In her 2024 article titled "Visualizing Labour in German East Africa: Photographic Images and their Circulation", Ana Carolina Schveitzer of Humboldt-Universität of Berlin discussed Dobbertin's photograph of Africans working at a sisal plantation. She noted that this and a similar photograph by Dobbertin had been published in several books and as a postcard between 1913 and 1933. According to Schveitzer, this image was published both to promote an important crop of the colonial economy and as a "form of colonial nostalgia".

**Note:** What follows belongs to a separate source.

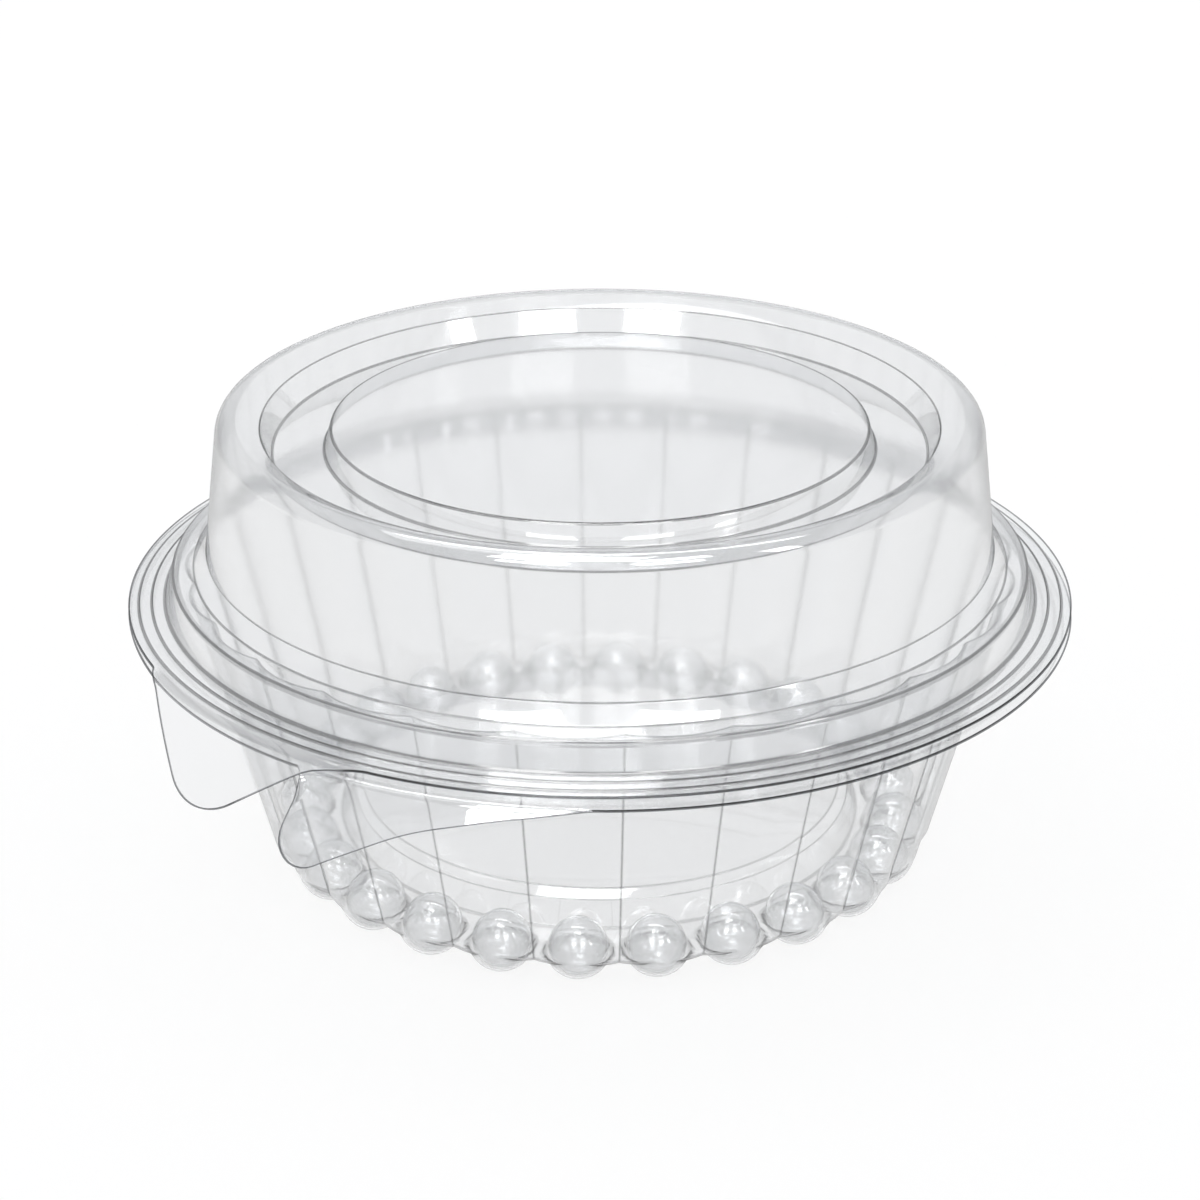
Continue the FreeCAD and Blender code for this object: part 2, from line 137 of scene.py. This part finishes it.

Among other publications, photographs by Dobbertin have been used in books about World War I in East Africa, such as King's African Rifles Soldier vs Schutztruppe Soldier: East Africa 1917–18, German Colonialism Revisited: African, Asian, and Oceanic Experiences and Tip and Run: The Untold Tragedy of the First World War in Africa.

=== Collections ===
Parts of Dobbertin's photographic estate are held in the German Federal Archives and in international collections. In 2014, nearly 1000 photographs by Dobbertin were published on Wikimedia Commons by the German Federal Archives. The National Museum of Tanzania holds a collection of 107 glass plate negatives by Dobbertin. In the United Kingdom, Cambridge University Library owns a collection of monochrome postcards of scenes in German East Africa by Walther Dobbertin and Carl Vincenti. This library also owns a copy of Dobbertin's 1920 booklet Von Deutscher Arbeit in Deutsch-Ostafrika (Of German Work in GEA), containing monochrome photogravure postcards of agricultural and industrial scenes in German East Africa.

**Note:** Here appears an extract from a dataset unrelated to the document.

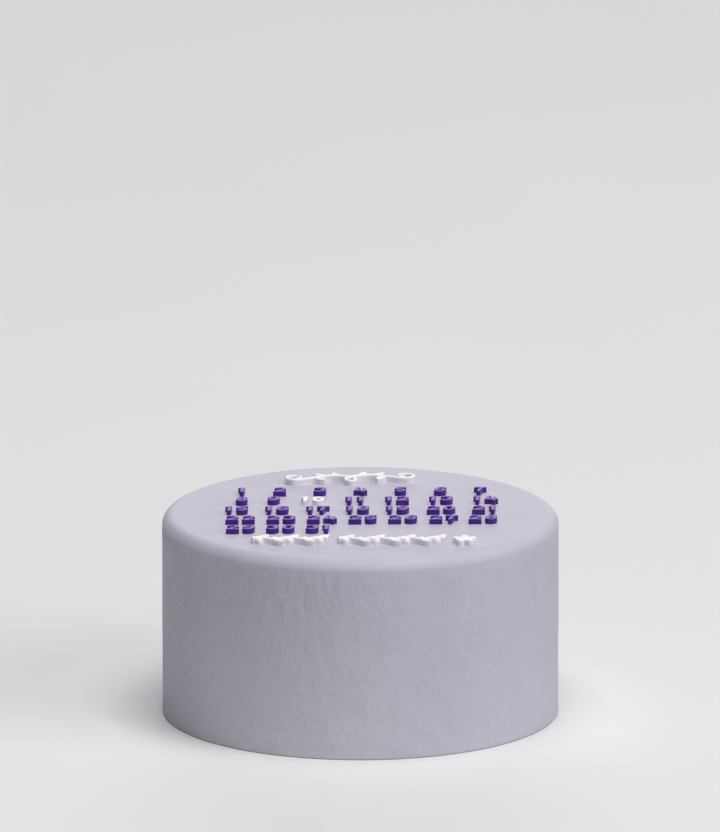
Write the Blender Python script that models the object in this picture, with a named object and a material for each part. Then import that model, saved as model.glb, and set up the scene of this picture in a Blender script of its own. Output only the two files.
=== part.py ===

In the United States, there are collections of Dobbertin's photographs in the Beinecke Rare Book and Manuscript Library at Yale University and in the Humphrey Winterton Collection of East African Photographs: 1860–1960 at Northwestern University. Among other photographs, the collection at Northwestern contains an album of original platinum prints and postcards entitled Deutschostafrikanische Bilder (German: German East African pictures), published between 1900 and 1910. This collection documents the changes of European life and nature in East Africa. In particular, photographs show the construction of railways, the growth of urban centers and of German colonial administration. According to the collection, there are also "outstanding examples of portraiture", stating further that "the collection provides an unsurpassed resource for the study of the history of photography in East Africa." Finally, the webpage comments on the cultural context of the time and place in which the images were created, adding that these historical sources are "including materials that may contain offensive images or language reflecting the nature of European colonialism in Africa."